Last week it was announced that Microsoft is planning to invest billions of dollars into the creator of new chatbot, ChatGPT. Artificial intelligence (AI) platforms such as ChatGPT are garnering increased attention, including in the legal industry, where people are questioning whether these types of technology can be relied upon by individuals or businesses to provide legal advice. If you are thinking about using such technology, there are important issues to bear in mind.
What is ChatGPT?
ChatGPT is a state-of-the-art open source language processing model or 'chatbot'. ChatGPT generates human-like text using a statistical model trained on billions of text samples from the internet. It can answer questions, summarise complex information and even write a song or produce a novel in real-time. When a user enters a command, ChatGPT processes the input and continues to update its replies as the conversation progresses.
Anyone who has tried ChatGPT will know how remarkable it is at providing human-sounding responses in next to no time. In fact ChatGPT wrote the previous paragraph when asked to describe itself in 4 sentences!
Could ChatGPT be used to provide legal advice?
AI experts suggest that ChatGPT could revolutionise the provision of legal services especially in relation to drafting legal documents such as wills, leases and other standard form agreements.

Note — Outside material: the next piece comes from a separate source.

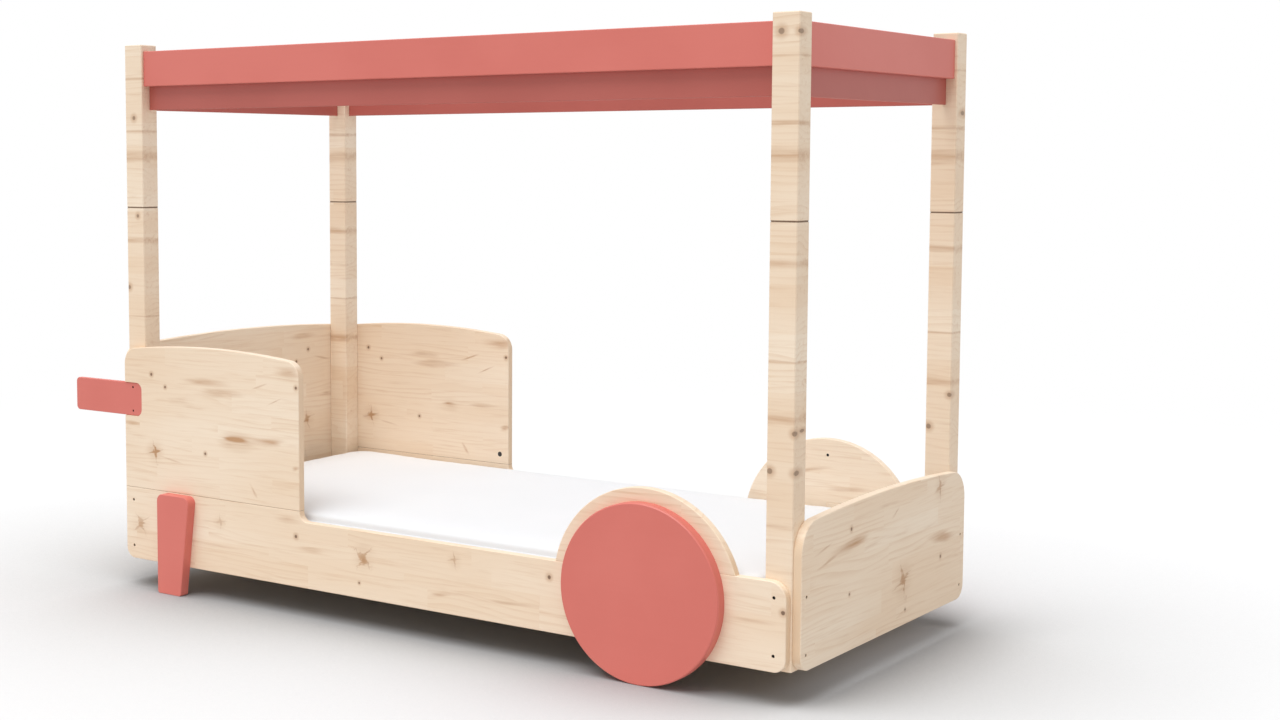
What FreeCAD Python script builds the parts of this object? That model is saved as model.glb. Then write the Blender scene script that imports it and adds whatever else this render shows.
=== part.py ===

In fact ChatGPT recently passed exams in four courses at the University of Minnesota Law School according to professors.
ChatGPT can analyse a large amount of information in seconds, which has the capacity to dramatically reduce the amount of time spent researching a legal point. However, when tasked with applying legal principles it may be less effective. For example, when asked about the correct procedure in England & Wales for serving legal documents in specific circumstances, it gave a conceivable sounding but (importantly) partly incorrect answer.

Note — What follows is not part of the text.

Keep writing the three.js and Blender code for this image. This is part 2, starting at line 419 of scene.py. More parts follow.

The main issues with relying on answers provided by ChatGPT are:
- Although its responses are informed by a multitude of internet data, it doesn’t have access to anything behind paywalls such as case law on LexisNexis or Westlaw;
- It doesn't explain or give the source(s) of the information it provides. This is risky in a legal context and makes it hard to check its output if you don't already know the answers;
- It is only trained on information up to the end of 2021 so recent changes in law, policy or guidance will be missed, and
- Legal advice is often highly context-specific necessitating an appreciation of a range of outside factors, which ChatGPT is not yet equipped to incorporate.
Although AI technology might in the not too distant future assist lawyers by drastically reducing time spent on legal research or precedent documents, there are far too many risks involved in relying on it for legal advice at this stage.